The 530 sqm building block cost $892,000 in 2008.

There was a $3.35 million pre-auction sale of 14 Bennett Street, Curl Curl through McGrath.

The five bedroom, three bathroom house, built in 2012, came with initial $2.9 million price guidance.

There were more expensive listings in Mosman and Northbridge that failed to find buyers.

Sydney auction numbers will increase again next weekend with over 500 homes set to go under the hammer.

Cooley Auctions auctioneer Damien Cooley told Domain the average number of Sydney auction registered bidders was six, well up on last year.

The highest known number of bidders was at Wentworthville, in Sydney’s west, where Ray White Parramatta agents and brothers Amit and Ritesh Nayak attracted 43 registered bidders to 53 Dorothy Street, a four bedroom home that sold for $1.460 million under the hammer. 

"The Sydney weekend auction hasn’t missed a beat roaring into 2020 with yet another boomtime auction clearance rate - taking off where it left off in 2019," Dr Andrew Wilson from My Housing Market.

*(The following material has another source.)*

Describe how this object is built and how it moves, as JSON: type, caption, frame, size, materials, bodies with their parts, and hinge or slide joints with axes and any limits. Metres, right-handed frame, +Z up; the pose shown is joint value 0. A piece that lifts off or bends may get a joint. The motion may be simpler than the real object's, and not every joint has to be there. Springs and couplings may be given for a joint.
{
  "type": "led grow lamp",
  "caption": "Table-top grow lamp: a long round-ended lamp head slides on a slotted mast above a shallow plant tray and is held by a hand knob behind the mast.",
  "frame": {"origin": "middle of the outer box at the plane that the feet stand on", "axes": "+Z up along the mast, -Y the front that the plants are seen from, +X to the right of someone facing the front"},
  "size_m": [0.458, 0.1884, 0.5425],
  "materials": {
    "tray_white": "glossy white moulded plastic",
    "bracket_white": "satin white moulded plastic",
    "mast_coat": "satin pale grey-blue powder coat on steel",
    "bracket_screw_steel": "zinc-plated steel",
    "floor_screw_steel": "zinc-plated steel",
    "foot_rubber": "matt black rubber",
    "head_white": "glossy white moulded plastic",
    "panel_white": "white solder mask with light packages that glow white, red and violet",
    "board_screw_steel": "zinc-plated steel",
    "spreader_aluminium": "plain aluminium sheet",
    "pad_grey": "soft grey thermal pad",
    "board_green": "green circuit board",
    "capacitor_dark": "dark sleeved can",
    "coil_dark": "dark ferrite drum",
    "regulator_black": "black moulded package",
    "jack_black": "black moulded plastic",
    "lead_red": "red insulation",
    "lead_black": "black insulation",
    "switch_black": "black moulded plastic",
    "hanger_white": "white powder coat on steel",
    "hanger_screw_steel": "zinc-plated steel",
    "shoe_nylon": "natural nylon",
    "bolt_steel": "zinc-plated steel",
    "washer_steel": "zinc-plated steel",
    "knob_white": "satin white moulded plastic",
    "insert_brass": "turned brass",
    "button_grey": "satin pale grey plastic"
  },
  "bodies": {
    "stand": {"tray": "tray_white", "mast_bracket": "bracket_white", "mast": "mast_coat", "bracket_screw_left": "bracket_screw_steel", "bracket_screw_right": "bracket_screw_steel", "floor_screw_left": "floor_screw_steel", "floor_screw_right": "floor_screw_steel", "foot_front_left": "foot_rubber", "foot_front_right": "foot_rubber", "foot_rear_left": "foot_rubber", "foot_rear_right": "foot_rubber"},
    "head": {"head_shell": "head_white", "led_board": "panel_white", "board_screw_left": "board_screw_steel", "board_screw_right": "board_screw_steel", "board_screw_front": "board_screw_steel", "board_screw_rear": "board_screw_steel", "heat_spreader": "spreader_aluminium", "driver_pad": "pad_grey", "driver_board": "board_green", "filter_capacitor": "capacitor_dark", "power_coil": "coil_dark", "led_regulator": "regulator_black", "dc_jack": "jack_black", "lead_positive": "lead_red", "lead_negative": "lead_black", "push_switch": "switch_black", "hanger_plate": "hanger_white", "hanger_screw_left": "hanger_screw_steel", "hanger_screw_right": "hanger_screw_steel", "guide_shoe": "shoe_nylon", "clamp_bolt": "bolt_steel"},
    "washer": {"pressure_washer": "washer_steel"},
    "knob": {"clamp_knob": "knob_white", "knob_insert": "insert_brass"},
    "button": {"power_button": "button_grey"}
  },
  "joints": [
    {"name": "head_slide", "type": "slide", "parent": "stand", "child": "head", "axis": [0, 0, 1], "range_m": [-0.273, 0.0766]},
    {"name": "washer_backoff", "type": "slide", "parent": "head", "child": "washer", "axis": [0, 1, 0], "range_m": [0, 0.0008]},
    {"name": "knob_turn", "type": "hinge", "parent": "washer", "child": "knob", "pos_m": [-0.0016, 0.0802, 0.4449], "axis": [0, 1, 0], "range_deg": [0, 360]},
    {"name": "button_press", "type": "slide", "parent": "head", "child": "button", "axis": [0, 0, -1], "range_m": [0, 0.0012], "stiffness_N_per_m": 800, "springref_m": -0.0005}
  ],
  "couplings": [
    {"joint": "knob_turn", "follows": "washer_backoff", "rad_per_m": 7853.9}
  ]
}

Capital city auction activity ramped up with 1,122 homes taken to auction over the week, with volumes almost doubling on last week’s 625 auctions.

The higher volumes over the week returned a national preliminary auction clearance rate just short of 70 percent.

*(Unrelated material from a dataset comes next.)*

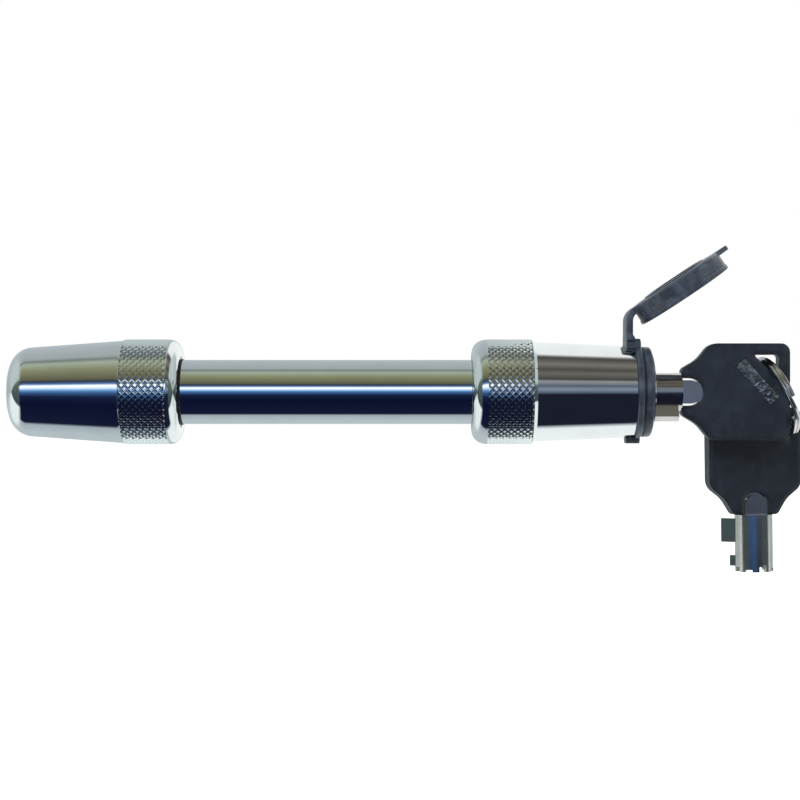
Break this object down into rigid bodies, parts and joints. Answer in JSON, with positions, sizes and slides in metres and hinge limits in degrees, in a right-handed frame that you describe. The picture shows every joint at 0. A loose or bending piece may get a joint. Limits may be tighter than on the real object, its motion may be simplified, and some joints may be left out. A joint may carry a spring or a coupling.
{
  "type": "hitch pin lock",
  "caption": "Plated receiver hitch pin with a knurled fixed head and a knurled slide-off lock head, hinged rubber dust cap, tubular key in the lock and a spare on a split ring.",
  "frame": {"origin": "on the pin's axis at the middle of the usable span between the fixed head's seal and the lock head's face", "axes": "+X along the pin towards the lock head and the key, +Z the side the dust cap opens on, +Y away from the side the key's lug leans to"},
  "size_m": [0.1975, 0.0281, 0.0818],
  "materials": {
    "chrome_plate": "bright nickel-chrome plate over machined steel, diamond knurl on the two bands",
    "bare_steel": "turned steel, lightly oiled, inside the lock head",
    "cam_steel": "stamped and hardened steel",
    "key_steel": "nickel-plated key tube",
    "brass_parts": "turned brass",
    "spring_steel": "drawn spring wire",
    "cap_rubber": "moulded black rubber, satin",
    "seal_rubber": "black nitrile rubber",
    "key_plastic": "moulded black plastic with a fine satin grain",
    "badge_foil": "blank embossed foil plate",
    "ring_steel": "bright wound split-ring wire"
  },
  "bodies": {
    "pin": {"shackle_pin": "chrome_plate", "fixed_head": "chrome_plate", "head_dowel": "bare_steel", "fixed_head_o_ring": "seal_rubber"},
    "head_seal": {"lock_head_o_ring": "seal_rubber"},
    "lock_head": {"lock_body": "chrome_plate", "mouth_bush": "chrome_plate", "dog_carrier": "bare_steel", "cylinder_shell": "chrome_plate", "pin_block": "brass_parts", "block_pin": "bare_steel", "driver_pins": "brass_parts", "pin_springs": "spring_steel", "cylinder_retaining_pin": "bare_steel", "dust_cap_collar": "cap_rubber", "dust_cap_strap": "cap_rubber"},
    "lock_core": {"lock_spindle": "chrome_plate", "key_pins": "brass_parts", "cam_disc": "cam_steel", "cam_screw": "bare_steel"},
    "upper_dog": {"upper_dog": "cam_steel", "upper_dog_peg": "bare_steel"},
    "lower_dog": {"lower_dog": "cam_steel", "lower_dog_peg": "bare_steel"},
    "dust_cap": {"dust_cap": "cap_rubber"},
    "key_a": {"key_a_bow": "key_plastic", "key_a_shank": "key_steel", "key_a_badge": "badge_foil"},
    "key_ring": {"key_ring": "ring_steel"},
    "key_b": {"key_b_bow": "key_plastic", "key_b_shank": "key_steel", "key_b_badge": "badge_foil"}
  },
  "joints": [
    {"name": "head_slide", "type": "slide", "parent": "pin", "child": "head_seal", "axis": [1, 0, 0], "range_m": [0, 0.1]},
    {"name": "head_spin", "type": "hinge", "parent": "head_seal", "child": "lock_head", "pos_m": [0, 0, 0], "axis": [1, 0, 0], "continuous": true},
    {"name": "key_turn", "type": "hinge", "parent": "lock_head", "child": "lock_core", "pos_m": [0, 0, 0], "axis": [1, 0, 0], "range_deg": [0, 90]},
    {"name": "upper_dog_slide", "type": "slide", "parent": "lock_head", "child": "upper_dog", "axis": [0, 0, -1], "range_m": [0, 0.0016]},
    {"name": "lower_dog_slide", "type": "slide", "parent": "lock_head", "child": "lower_dog", "axis": [0, 0, 1], "range_m": [0, 0.0016]},
    {"name": "key_pull", "type": "slide", "parent": "lock_core", "child": "key_a", "axis": [1, 0, 0], "range_m": [0, 0.09]},
    {"name": "cap_hinge", "type": "hinge", "parent": "lock_head", "child": "dust_cap", "pos_m": [0.0767, 0, 0.01483], "axis": [0, 1, 0], "range_deg": [0, 124.5], "deforming": ["dust_cap_strap"]},
    {"name": "ring_swing", "type": "hinge", "parent": "key_a", "child": "key_ring", "pos_m": [0.10897, 0, 0.00715], "axis": [-0.2195, 0.8383, 0.4991], "range_deg": [-40, 0]},
    {"name": "key_b_swing", "type": "hinge", "parent": "key_ring", "child": "key_b", "pos_m": [0.11429, 0.00885, -0.00963], "axis": [-0.2506, 0.9323, 0.2607], "range_deg": [-35, 8]}
  ],
  "couplings": [
    {"joint": "upper_dog_slide", "follows": "key_turn", "m_per_rad": 0.00098676},
    {"joint": "lower_dog_slide", "follows": "key_turn", "m_per_rad": 0.00098676},
    {"joint": "cap_hinge", "follows": "key_pull", "rad_per_m": 24.047}
  ]
}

"As the remaining results are collected the final clearance rate is expected to revise lower, however it’s likely to come in higher than last weeks’ final clearance rate of 61 percent," Brogan advised.

"Comparing results to one year ago, when housing values were falling and auction markets were much weaker, both volumes and clearance rate are now higher," Brogan said. 

This time last year saw 928 capital city homes auctioned with just over half sold.

Domain advised there was a $1,150,000 Sydney median auction sale.

It was $800,000 in Canberra; $760,000 in Melbourne and $695,500 in Adelaide.

The highest advised residential sale in Melbourne was 80 Ross Street, Port Melbourne, a church ready for residential conversion on a 350 sqm holding which sold for $2,190,000 through Greg Hocking Holdsworth.

The price guidance had been $1.85 million to $1.95 million.

Melbourne had the cheapest sale among the capitals with $310,000 paid for 4/58 Sharps Road, Tullamarine through Stockdale & Leggo.

It last sold at $262,500 in 2015.

The price guide had been $289,000 to $309,000.

Melbourne auction numbers will continue to rise with well over 600 homes set to be auctioned next weekend.

There was a 77 success rate at auction in Canberra, the second highest preliminary clearance rate across all capital cities.

Only 36 percent of homes sold at auction in Brisbane.

Brisbane's sales included an original 1900s Queenslander at 23 Sixth Avenue, Windsor sold for $1.165 million through Ray White agent Alistair Macmillian. 

The vendor paid $1.02 million last May "and they did nothing to it."

Developers looked at the site but the buyers were a young couple.